Ports are busy as UK wheat and barley remain export price competitive, but the real uncertainty still surrounds the UK crop's quality profile. The laboratories are flat-out, but it would take a brave person to second guess how wheat currently in the field will perform when finally cut.
UK prices will continue to be impacted by currency and this year will be an education for us all as we deal with global and local macro issues, along with what seems to be a reasonably large crop – if we believe Defra’s June survey data.
Sellers remain in charge of European (and UK/US) grain markets. Last weekMATIF wheat futures fell another €3/t, marking 10-day losses to about €8t.
In the UK losses were put at nearly £9/t over the same period, with UK wheat prices now trading at a remarkable £20/t below equivalent French values.
In their latest wheat tender, Egypt received offers from French exporters and on a FOB basis, were attractive. However, when the C&F freight component was added, prices were uncompetitive compared to Black Sea supplies, who duly won the tender.
The results indicate that continental wheats are nearly in position to gain vital North African export markets, which at such an early stage in the marketing season is an encouraging change from previous years, when Black Sea wheats have typically dominated sales during the first half of the season.
Russian wheat export tonnages are lagging previous years as farmers hold back their generally good quality supplies from the export channels in anticipation of higher prices ahead.

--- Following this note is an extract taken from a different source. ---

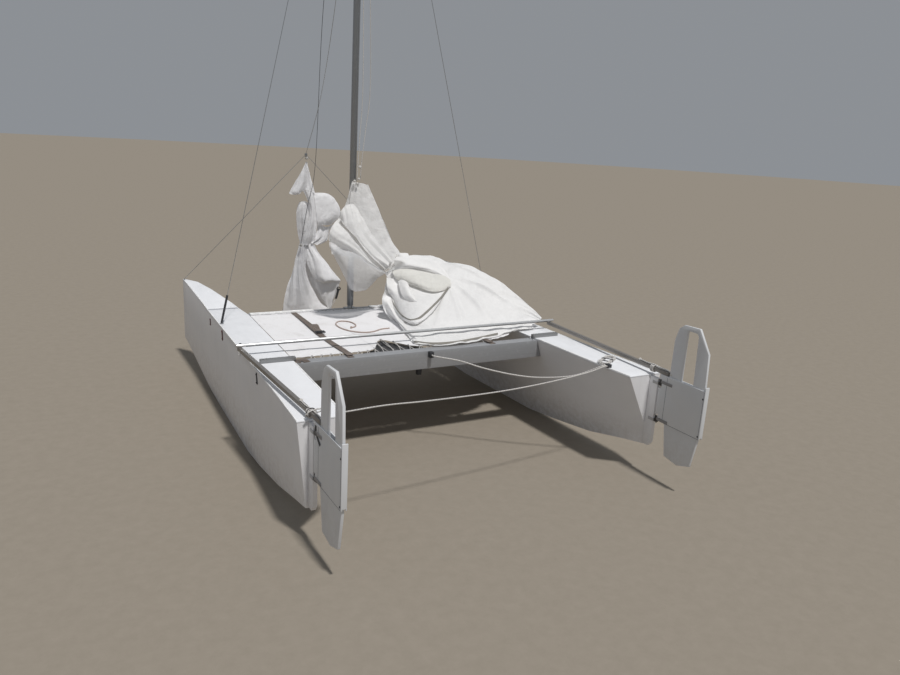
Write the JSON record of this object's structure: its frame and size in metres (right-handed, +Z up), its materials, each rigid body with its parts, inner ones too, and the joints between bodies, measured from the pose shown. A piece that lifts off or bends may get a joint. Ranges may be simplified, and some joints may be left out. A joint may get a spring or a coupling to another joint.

Global wheat prices have continued to erode as large-scale supply competes with limited demand.
The fall in Black Sea and EU wheat prices continues to provide resistance in the US markets, despite exports from the US running 25 per cent ahead year-on-year.

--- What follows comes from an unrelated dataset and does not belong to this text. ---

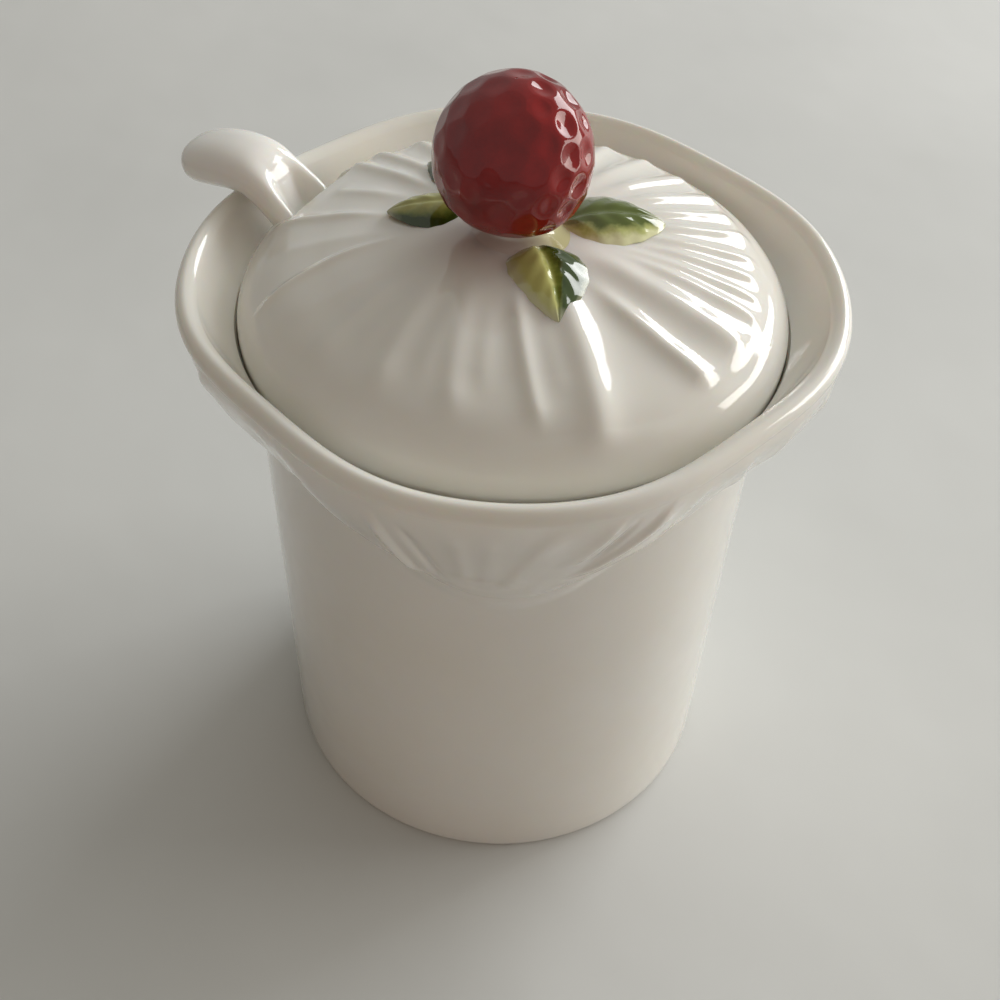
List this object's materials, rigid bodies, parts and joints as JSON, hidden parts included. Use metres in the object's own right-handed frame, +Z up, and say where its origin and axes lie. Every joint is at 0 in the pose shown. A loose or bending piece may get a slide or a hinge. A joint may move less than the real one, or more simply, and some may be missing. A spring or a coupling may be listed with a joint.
{
  "type": "jam pot",
  "caption": "Lidded ceramic jam pot with a pleated four-lobed collar, a fluted domed lid with a berry knob, and a spoon that hooks over the rim.",
  "frame": {"origin": "centre of the foot, on the table plane", "axes": "+Z up along the axis of the body, the front faces -Y, and the spoon's handle points to the back left, 155 degrees from +X"},
  "size_m": [0.0989, 0.0954, 0.1257],
  "materials": {
    "ivory_glaze": "glossy ivory glaze",
    "stalk_glaze": "glossy pale yellow-green glaze",
    "berry_glaze": "glossy deep red glaze",
    "leaf_glaze": "glossy mottled green and yellow-green glaze"
  },
  "bodies": {
    "pot": {"pot": "ivory_glaze"},
    "spoon": {"spoon": "ivory_glaze"},
    "lid": {"lid": "ivory_glaze", "stalk": "stalk_glaze", "berry": "berry_glaze", "leaf_front": "leaf_glaze", "leaf_right": "leaf_glaze", "leaf_back": "leaf_glaze", "leaf_left": "leaf_glaze"}
  },
  "joints": [
    {"name": "spoon_lift", "type": "slide", "parent": "pot", "child": "spoon", "axis": [0, 0, 1], "range_m": [0, 0.106]},
    {"name": "lid_lift", "type": "slide", "parent": "spoon", "child": "lid", "axis": [0, 0, 1], "range_m": [0, 0.06]}
  ]
}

Northern hemisphere wheat crops are almost made. Good yields are reported, although quality issues are increasing, especially in parts of the EU where excessive rain fell as crops matured and during harvest.
Focus is now switching to the southern hemisphere. Australia’s crop is described as being on a knife-edge due to a general shortage of rain, but Argentina is forecast to cut a record crop, and prices have benefited from the recent currency devaluation.
The bearish US corn report issued by USDA earlier this month has resulted in strong selling, driving prices lower. This is seen as a negative to wheat, as cheap corn competes directly with wheat into food, and animal feed diets.
In summary, wheat continues to drift lower trying to find demand, but harvest yields suggest the reality of an ‘oversupplied’ market will continue to weigh on prices, unless additional domestic or international demand is very quickly turned on.
New week and new high for EU rapeseed futures prices amid a reduced 2019 EU crop, which will require record imports of the oilseed this season and has resulted in rapeseed oil prices at its highest level in Rotterdam since November 2017.
The latter is also attributed to the recent EU decision to increase tariffs on Indonesian palm oil.
As of August 11, the European rapeseed imports were already 13 per cent higher than a year ago at 227,000t whilst the busiest months of the EU import season remain September and October, accounting for more than 20 per cent of the annual total on a five-year average.
The low soyabean pod counts and the delayed maturity of the US crops reported from the 2019 ProFarmer Midwest Crop Tour which kicked off at the beginning of the week were also underpinning oilseed prices.
Medium-term though, the ongoing US-China trade tensions, the decimating African swine fever virus spreading in South East Asia curbing soya demand and the weakness in South American currencies (Argentine peso and Brazilian real) are difficult to ignore and will continue to cap any rally in price, particularly for soyabean, which currently trades at a $100/t discount to EU rapeseed.